Evidentemente, dichas cifras son extrapolables a los demás países europeos. Aunque quizá no a todos: en la muy progresista Suecia, por ejemplo, hay cientos de sucursales bancarias en las que ya no aceptan ni proporcionan efectivo. Y en la vecina Dinamarca los comercios pueden negarse a aceptar pagos en metálico desde el 1 de enero de este 2016. Además, el Parlamento danés ha fijado 2030 como fecha límite para la total erradicación del dinero. ¿Motivos? Que utilizar efectivo es caro, que lleva tiempo manejarlo y contarlo, que hay que estar vigilándolo para que no lo roben, que el que lo usa corre el riesgo de que le atraquen y que es necesario acabar con la economía sumergida.
¡Qué obsesión con controlar hasta la más insignificante viruta de eso que se llama economía sumergida! ¡Qué afán por recaudar más y más! Debe de ser que se recauda poco. Nunca en toda la historia de la Humanidad la carga fiscal ha alcanzado, ni de lejos, la que soportan los libérrimos ciudadanos del siglo XXI, pero parece que a los todopoderosos Estados de la era de la globalización todo les parece poco. Pero, paradójicamente, no ponen tanto cuidado en evitar que lo recaudado sea despilfarrado o directamente robado por los encargados de administrarlo. En España tenemos tantos ejemplos que da vértigo pretender enumerarlos. Y todavía hay quienes se extrañan de que tantos ciudadanos prefieran camuflar parte de sus ingresos para meter algo de dinero en sus bolsillos y, de paso, evitar que acabe en los de políticos corruptos.

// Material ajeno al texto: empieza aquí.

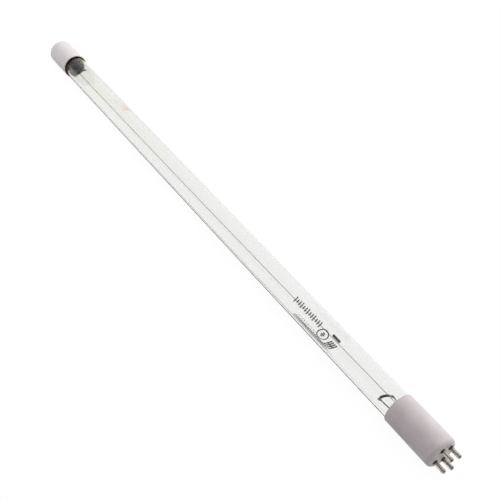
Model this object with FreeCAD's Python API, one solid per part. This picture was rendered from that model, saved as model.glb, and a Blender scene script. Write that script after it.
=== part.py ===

Por otro lado, si un ciudadano, como se ha hecho durante milenios, prefiere guardar su dinero en su casa, pagar sus facturas en metálico y cobrar su nómina del mismo modo o en cheque, no hay ninguna ley que le obligue a tener una cuenta corriente en un banco. Evidentemente –desde aquí y desde hoy lo auguramos–, no tardará en llegar esa ley, lo que implicará, por cierto, un estupendo negocio para los bancos. ¡Comisiones para todos! ¡Y por obligación legal!
Con todas las operaciones, hasta las más pequeñas, realizadas electrónicamente, habrá que ver si se sigue consumiendo igual. Porque la sensación de libertad e intimidad que proporciona el dinero en metálico es un elemento psicológico cuya importancia probablemente no habría que desdeñar. Y, además, está la confidencialidad: ¿por qué el Estado, y mucho menos aún los bancos, que son entidades privadas, tendrían derecho a saber cómo, dónde, cuándo, cuánto, con quién y en qué se gastan los ciudadanos su dinero? Pues no hace falta ninguna intención de delinquir para no querer que nadie se entere de lo que cada uno hace con el fruto de su trabajo.
Habrá que ver cómo va desarrollándose esta trascendental cuestión, de momento sólo mencionada tangencialmente por unos medios de comunicación que la consideran una anécdota curiosa, poco más que un eco de sociedad. Sólo por este extraño silencio deberían empezar a levantarse sospechas. Pero, ya metidos en suspicacias, el día en que el Estado pueda controlar hasta el más insignificante movimiento de nuestro dinero, ¿es imposible que un Estado corrupto o tiránico pueda obligar a morirse de hambre a cualquier ciudadano declarado disidente?
¿Por qué será que en esta luminosa época nuestra, tan envidiable para todas las generaciones que no tuvieron la suerte de conocer nuestras libertades y derechos, todas las noticias convergen en demostrar que las personas tenemos –y tendremos– cada día menos libertad y menos derechos?